YOUR INSTRUCTIONS ▸ Restate verbatim the lines between the one holding "Write part 2" and the one holding "material with one", both included, and no others.

INFORMATION SUPPLIED ▸
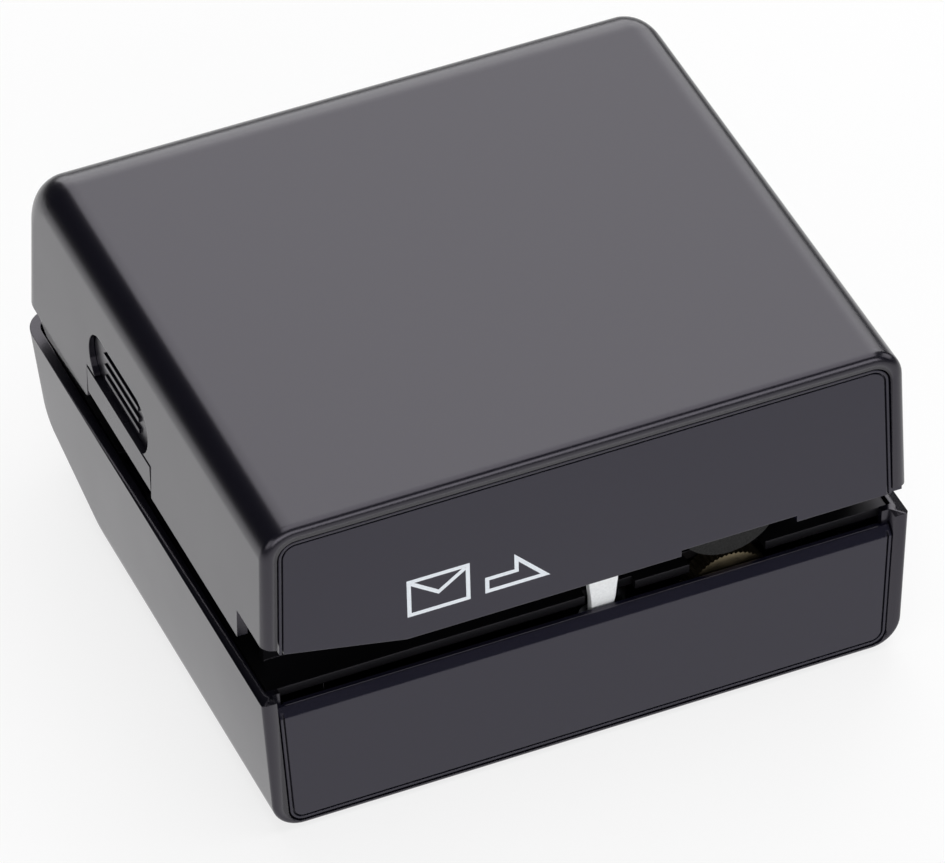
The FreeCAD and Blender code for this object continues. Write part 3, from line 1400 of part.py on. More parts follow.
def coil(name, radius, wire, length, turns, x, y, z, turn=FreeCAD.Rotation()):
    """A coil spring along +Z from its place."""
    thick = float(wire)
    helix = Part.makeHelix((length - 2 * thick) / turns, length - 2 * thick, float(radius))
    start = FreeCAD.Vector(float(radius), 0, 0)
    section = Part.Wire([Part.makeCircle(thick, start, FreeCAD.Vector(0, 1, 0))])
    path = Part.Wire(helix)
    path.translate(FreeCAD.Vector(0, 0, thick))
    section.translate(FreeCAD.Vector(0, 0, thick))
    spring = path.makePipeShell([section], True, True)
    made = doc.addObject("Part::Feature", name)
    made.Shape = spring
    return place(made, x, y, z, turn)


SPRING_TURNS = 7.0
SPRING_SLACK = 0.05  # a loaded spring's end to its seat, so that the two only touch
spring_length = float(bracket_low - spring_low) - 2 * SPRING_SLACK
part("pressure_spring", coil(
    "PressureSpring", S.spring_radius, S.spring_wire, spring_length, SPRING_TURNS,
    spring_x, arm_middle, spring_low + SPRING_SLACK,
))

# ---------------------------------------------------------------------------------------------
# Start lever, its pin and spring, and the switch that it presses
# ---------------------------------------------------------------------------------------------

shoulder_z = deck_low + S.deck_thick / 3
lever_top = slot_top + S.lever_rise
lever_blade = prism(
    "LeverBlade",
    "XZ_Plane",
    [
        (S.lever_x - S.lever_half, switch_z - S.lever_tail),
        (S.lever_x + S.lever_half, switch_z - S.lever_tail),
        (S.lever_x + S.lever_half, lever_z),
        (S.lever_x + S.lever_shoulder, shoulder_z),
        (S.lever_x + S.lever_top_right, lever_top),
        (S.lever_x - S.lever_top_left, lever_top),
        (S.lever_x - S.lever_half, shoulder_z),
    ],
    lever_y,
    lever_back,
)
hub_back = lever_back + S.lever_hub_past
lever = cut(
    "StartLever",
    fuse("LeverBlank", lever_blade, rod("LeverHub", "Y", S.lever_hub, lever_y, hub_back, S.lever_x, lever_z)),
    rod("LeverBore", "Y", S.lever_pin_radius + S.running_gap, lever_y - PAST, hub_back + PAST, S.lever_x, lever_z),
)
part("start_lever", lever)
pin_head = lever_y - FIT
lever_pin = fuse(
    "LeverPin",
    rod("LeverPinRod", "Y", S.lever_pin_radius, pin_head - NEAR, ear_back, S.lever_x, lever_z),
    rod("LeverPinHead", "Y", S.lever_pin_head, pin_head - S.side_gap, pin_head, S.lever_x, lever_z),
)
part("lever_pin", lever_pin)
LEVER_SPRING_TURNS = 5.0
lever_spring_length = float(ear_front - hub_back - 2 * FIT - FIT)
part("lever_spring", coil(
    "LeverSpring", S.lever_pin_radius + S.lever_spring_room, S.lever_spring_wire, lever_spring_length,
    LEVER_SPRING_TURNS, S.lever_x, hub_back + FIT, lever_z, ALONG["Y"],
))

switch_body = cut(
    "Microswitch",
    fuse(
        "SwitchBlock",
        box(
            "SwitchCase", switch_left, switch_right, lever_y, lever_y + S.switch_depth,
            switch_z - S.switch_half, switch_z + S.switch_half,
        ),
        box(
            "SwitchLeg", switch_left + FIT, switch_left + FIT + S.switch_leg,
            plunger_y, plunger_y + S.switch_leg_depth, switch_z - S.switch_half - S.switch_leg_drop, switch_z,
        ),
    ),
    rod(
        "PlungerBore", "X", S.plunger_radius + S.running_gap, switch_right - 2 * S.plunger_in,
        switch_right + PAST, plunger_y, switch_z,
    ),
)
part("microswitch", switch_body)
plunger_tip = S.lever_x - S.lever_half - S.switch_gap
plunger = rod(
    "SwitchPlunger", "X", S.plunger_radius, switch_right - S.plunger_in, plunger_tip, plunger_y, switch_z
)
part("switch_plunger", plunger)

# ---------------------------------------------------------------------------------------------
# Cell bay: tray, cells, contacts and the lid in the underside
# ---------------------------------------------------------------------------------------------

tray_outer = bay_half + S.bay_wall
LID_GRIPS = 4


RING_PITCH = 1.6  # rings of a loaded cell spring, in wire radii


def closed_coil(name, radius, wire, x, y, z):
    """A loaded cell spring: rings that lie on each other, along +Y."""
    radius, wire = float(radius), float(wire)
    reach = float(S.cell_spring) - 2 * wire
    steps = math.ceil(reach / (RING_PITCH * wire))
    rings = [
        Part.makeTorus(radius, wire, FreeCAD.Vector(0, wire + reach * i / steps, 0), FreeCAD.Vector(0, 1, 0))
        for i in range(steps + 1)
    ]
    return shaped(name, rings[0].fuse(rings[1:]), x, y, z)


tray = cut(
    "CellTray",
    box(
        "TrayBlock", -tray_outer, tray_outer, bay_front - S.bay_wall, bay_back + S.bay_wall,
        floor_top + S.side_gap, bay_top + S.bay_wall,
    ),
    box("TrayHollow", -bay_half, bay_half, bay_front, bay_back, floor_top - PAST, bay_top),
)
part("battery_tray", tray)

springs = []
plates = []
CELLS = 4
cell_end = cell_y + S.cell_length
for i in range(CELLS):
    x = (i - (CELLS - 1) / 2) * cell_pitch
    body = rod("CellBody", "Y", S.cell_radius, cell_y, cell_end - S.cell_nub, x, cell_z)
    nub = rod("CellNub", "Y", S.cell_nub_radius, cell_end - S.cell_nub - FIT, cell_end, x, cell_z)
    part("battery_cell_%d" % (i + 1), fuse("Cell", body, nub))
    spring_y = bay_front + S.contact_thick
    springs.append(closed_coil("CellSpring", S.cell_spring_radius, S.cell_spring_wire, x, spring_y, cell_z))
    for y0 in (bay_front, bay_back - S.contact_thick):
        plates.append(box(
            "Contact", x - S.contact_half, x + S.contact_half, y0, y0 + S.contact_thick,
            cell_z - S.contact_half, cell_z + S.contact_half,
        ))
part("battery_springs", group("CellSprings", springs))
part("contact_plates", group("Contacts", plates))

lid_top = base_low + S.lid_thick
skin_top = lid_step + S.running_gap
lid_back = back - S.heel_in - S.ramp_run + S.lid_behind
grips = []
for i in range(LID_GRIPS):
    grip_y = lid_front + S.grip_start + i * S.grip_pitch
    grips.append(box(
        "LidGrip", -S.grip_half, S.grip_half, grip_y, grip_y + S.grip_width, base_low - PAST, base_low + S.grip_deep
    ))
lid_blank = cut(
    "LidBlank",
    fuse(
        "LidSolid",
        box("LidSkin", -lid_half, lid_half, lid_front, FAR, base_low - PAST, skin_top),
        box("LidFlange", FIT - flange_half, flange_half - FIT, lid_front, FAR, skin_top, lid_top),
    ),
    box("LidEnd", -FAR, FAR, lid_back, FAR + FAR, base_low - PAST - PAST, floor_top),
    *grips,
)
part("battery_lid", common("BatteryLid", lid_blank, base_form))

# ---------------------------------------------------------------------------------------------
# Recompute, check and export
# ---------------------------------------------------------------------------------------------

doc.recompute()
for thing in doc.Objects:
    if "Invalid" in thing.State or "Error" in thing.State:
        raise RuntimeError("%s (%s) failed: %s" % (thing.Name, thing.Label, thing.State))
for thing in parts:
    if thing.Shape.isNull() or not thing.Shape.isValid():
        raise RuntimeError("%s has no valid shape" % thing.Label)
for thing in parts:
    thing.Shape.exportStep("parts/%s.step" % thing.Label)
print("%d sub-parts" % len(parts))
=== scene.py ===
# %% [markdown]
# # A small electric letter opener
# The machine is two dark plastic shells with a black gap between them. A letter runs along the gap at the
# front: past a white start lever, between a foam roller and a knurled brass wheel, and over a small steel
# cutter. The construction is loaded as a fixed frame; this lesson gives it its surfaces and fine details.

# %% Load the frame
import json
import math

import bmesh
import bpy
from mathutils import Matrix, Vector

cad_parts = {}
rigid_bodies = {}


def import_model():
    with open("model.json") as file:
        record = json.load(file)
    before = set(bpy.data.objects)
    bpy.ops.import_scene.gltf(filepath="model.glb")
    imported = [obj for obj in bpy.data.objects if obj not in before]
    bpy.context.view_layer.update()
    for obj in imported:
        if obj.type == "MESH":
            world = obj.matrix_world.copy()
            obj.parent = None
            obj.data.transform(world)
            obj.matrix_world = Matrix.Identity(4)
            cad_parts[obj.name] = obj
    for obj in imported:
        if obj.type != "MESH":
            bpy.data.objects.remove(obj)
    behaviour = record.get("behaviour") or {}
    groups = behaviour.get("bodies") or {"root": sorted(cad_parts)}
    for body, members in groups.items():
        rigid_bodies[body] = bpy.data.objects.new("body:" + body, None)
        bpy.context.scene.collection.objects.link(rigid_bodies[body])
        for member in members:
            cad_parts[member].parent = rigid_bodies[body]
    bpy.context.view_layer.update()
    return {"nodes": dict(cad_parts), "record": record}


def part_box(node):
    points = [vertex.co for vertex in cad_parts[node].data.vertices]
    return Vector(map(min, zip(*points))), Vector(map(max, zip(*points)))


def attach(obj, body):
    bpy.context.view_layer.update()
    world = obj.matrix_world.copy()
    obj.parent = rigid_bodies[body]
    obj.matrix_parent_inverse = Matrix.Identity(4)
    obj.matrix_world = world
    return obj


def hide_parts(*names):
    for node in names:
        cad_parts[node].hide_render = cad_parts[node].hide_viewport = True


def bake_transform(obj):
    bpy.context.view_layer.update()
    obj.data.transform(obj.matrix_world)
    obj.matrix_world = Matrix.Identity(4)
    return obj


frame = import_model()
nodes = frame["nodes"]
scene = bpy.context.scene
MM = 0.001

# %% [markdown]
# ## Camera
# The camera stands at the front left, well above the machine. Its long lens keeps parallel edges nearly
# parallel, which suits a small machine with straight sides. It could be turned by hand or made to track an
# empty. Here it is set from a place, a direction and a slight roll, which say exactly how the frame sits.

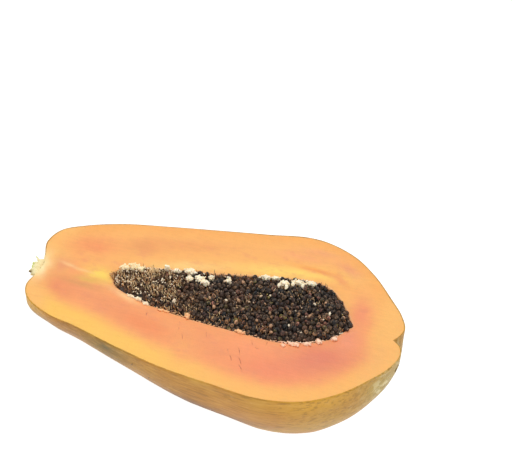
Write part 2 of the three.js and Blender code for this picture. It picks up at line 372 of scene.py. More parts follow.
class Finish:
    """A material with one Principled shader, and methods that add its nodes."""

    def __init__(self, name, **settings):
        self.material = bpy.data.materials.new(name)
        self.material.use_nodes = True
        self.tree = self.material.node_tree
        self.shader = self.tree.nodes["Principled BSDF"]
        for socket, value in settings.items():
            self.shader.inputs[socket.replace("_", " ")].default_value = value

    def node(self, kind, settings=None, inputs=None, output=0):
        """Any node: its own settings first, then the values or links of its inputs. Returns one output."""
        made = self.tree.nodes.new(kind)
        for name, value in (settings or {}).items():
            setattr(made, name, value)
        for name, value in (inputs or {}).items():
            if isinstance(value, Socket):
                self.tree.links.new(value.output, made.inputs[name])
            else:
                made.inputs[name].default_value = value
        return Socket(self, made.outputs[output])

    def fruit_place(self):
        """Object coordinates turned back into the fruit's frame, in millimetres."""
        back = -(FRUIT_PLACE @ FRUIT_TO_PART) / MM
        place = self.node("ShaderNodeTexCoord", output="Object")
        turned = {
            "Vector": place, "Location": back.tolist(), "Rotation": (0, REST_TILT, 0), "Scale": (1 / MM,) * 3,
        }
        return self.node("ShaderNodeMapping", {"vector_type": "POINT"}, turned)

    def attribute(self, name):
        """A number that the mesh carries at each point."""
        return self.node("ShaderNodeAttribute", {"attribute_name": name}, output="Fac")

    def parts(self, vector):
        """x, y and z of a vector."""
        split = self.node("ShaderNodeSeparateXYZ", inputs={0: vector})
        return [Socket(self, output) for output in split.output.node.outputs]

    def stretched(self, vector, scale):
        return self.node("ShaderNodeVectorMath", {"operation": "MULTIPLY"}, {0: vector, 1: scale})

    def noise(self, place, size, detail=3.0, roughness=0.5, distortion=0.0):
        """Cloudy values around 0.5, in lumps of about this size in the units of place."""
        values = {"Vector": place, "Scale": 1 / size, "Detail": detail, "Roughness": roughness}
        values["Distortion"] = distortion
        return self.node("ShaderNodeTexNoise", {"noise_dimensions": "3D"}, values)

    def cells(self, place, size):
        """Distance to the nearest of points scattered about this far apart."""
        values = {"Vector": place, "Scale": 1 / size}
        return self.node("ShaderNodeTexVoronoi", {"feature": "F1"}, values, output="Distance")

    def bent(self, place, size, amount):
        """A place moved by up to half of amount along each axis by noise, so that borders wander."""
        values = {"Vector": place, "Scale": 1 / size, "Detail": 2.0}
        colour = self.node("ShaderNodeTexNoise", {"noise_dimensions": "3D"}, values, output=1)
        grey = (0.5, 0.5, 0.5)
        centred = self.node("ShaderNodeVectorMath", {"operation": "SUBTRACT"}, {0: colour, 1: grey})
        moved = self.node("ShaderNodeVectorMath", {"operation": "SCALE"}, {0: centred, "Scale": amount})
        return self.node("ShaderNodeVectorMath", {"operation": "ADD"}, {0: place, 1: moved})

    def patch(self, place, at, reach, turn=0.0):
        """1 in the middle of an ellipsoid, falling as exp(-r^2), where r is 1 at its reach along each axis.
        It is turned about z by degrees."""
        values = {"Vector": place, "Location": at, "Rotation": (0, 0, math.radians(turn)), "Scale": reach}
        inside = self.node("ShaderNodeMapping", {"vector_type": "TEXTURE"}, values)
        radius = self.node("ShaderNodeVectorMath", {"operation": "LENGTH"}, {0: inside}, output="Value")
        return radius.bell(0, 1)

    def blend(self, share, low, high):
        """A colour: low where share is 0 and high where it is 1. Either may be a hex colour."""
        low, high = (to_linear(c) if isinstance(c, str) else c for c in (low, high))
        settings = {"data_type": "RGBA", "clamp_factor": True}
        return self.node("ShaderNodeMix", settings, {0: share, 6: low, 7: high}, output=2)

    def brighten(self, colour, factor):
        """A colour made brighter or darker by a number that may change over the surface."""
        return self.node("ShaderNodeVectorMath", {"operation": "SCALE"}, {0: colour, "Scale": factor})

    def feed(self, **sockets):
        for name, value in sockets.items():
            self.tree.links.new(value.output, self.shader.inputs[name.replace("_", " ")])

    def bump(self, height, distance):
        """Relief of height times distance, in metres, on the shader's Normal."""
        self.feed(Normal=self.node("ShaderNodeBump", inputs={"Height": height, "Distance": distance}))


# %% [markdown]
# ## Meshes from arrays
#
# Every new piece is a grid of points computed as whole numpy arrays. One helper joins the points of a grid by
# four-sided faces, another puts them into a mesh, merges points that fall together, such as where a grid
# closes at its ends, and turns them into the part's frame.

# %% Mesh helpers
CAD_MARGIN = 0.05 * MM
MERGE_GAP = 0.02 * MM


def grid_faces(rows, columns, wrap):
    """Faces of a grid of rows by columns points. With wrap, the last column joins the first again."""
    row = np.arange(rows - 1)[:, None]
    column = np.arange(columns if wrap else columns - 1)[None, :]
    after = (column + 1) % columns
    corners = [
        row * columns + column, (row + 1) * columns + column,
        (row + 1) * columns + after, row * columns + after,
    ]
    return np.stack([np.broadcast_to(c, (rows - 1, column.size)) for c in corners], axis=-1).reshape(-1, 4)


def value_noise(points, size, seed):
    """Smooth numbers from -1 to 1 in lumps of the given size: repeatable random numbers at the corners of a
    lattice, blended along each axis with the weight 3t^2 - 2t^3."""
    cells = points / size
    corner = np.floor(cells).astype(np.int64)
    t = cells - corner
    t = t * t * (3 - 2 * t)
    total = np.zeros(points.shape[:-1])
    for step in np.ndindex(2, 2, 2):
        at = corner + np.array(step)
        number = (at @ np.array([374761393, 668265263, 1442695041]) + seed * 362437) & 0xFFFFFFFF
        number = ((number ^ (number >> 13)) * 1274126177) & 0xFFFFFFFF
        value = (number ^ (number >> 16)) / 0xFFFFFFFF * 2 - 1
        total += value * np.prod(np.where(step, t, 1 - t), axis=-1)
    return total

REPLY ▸
Write part 2 of the three.js and Blender code for this picture. It picks up at line 372 of scene.py. More parts follow.
class Finish:
    """A material with one Principled shader, and methods that add its nodes."""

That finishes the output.